У Гайсы лицо перекосилось от злобы. Угрожающе он шагнул вперед. Внезапно дверь открылась, и в проеме выросла мощная фигура Бибисары, — должно быть, тетушка все время стояла за дверью и ждала своей минуты.
— Ах, ристан! [20] — грозно сказала ока и схватила Гайсу сзади за ворот. — Ни стыда, ни совести! А ну-ка, уходи отсюда подобру-поздорову! Если явился с серьезным разговором, не надо было водку пить. А выпил — так айда, скатертью дорожка, хоть ты и муж!..

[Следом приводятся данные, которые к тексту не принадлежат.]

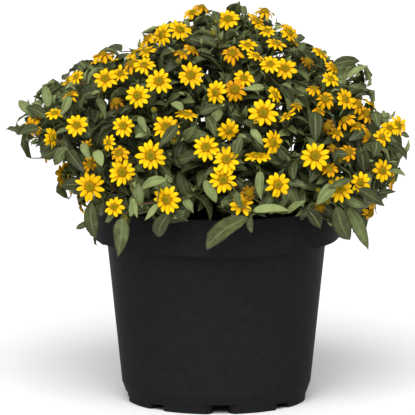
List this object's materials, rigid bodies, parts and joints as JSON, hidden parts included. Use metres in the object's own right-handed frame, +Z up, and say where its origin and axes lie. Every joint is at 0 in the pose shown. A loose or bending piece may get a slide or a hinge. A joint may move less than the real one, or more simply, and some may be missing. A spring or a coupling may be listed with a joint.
{
  "type": "potted creeping zinnia",
  "caption": "Creeping zinnia in a tapered black nursery pot: a dense dome of leafy stems with small yellow daisy heads.",
  "frame": {"origin": "centre of the pot's flat foot, on the ground", "axes": "+Z up along the pot's axis, -Y to the front that the picture shows, +X to that view's right"},
  "size_m": [0.2828, 0.256, 0.281],
  "materials": {
    "pot": "matte moulded",
    "soil": "crumbly compost",
    "plant": "matte leaves, yellow rays"
  },
  "bodies": {
    "root": {"pot": "pot", "soil": "soil", "leafy_stem_01": "plant", "leafy_stem_02": "plant", "leafy_stem_03": "plant", "leafy_stem_04": "plant", "leafy_stem_05": "plant", "leafy_stem_06": "plant", "leafy_stem_07": "plant", "leafy_stem_08": "plant", "leafy_stem_09": "plant", "leafy_stem_10": "plant", "leafy_stem_11": "plant", "leafy_stem_12": "plant", "leafy_stem_13": "plant", "leafy_stem_14": "plant", "leafy_stem_15": "plant", "leafy_stem_16": "plant", "leafy_stem_17": "plant", "leafy_stem_18": "plant", "leafy_stem_19": "plant", "leafy_stem_20": "plant", "leafy_stem_21": "plant", "leafy_stem_22": "plant", "leafy_stem_23": "plant", "leafy_stem_24": "plant", "leafy_stem_25": "plant", "leafy_stem_26": "plant", "leafy_stem_27": "plant", "leafy_stem_28": "plant", "leafy_stem_29": "plant", "leafy_stem_30": "plant", "leafy_stem_31": "plant"}
  },
  "joints": []
}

До чего же нелепо испорчен день! А ведь утро было легкое, радостное. И вдруг — все оплевано. Вот и верь
Уже под вечер заявился в больницу почтальон, доставил письмо Гульшагиде. Обычно она радовалась каждому письму, сразу же вскрывала и читала. А сейчас, хоть втайне и ждала весточки от Мансура, даже не притронулась к конверту, он так и остался лежать на краю стола.
20
Ристан — бродяга
Сахипджамал уже дважды присылала за ней соседскую девочку, звала в баню, — второй-то раз велела передать, что пар кончается. Но и после этого Гульшагида продолжала заниматься всякими делами в больнице.
Наконец явилась сама Бибисара и решительно сказала:
— Я велела Аглетдину запрячь лошадь, сейчас же поедем домой. Не забудь письмо, — дома прочитаешь, коли здесь не хватило времени. Выходи во двор, подвода ждет. — И она сердито хлопнула дверью.
Гульшагида безотчетно взяла в руки конверт, так же равнодушно взглянула на обратный адрес. Письмо было от Диляфруз. Не отходя от стола, Гульшагида разорвала конверт, принялась читать.
«Дорогая Гульшагида-апа!
Простите — столько времени не писала Вам. У меня случилось большое горе. Умерла во время операции моя старшая сестра Дильбар — единственный близкий мне человек, — может, до вас уже дошел слух об этом. Оперировал сестру Мансур-абы. После нее остались двое детей. Сестра и ее муж очень любили друг друга. Теперь от горя он словно тронулся в уме. Как-то напился пьяным, схватил нож, принялся кричать на всю улицу: «Зарежу я этого доктора! И сам зарежусь!» Собрался народ, еле отняли у него нож…»
Далее Диляфруз сообщила, что Дильбар должна была оперироваться у Фазылджана Янгуры. Но он так грубо, нетактично повел себя, что Дильбар, не дожидаясь начала операции, встала со стола и ушла к себе в палату. Потом заявила, что желает оперироваться только у Мансура Абузаровича.
Диляфруз писала еще, что среди личных вещей сестры, которые вернули из клиники, она нашла неоконченную записку, написанную рукой сестры, заложенную в книгу, которую Дильбар читала перед самой операцией. Записка показалась Диляфруз очень странной, и поэтому она хотела бы посоветоваться с Гульшагидой: следует ли кому-нибудь передать ее или уничтожить? Содержание записки Диляфруз изложила своими словами. Действительно, это был очень странный документ, наводящий на тревожные мысли и подозрения.
Словно в тумане, Гульшагида вышла из кабинета, уселась в кошевку. Все вокруг — больничный двор, конюшня, поленницы дров — плыло куда-то.
«Баня… березовый пахучий веник… Нет, нынче, пожалуй, и баня и веник не впрок», — невесело подумала Гульшагида.
Но ей суждено было пережить еще одно испытание. Не успела как следует остыть после бани, снова примчался Аглетдин-бабай — в больницу привезли ребенка в очень тяжелом состоянии. Гульшагида, наскоро одевшись, опять бросилась в кошевку. Из палаты вышла уже перед рассветом, — к утру ребенку стало лучше. Гульшагида ужасно устала. Едва села в кошевку, сейчас же задремала.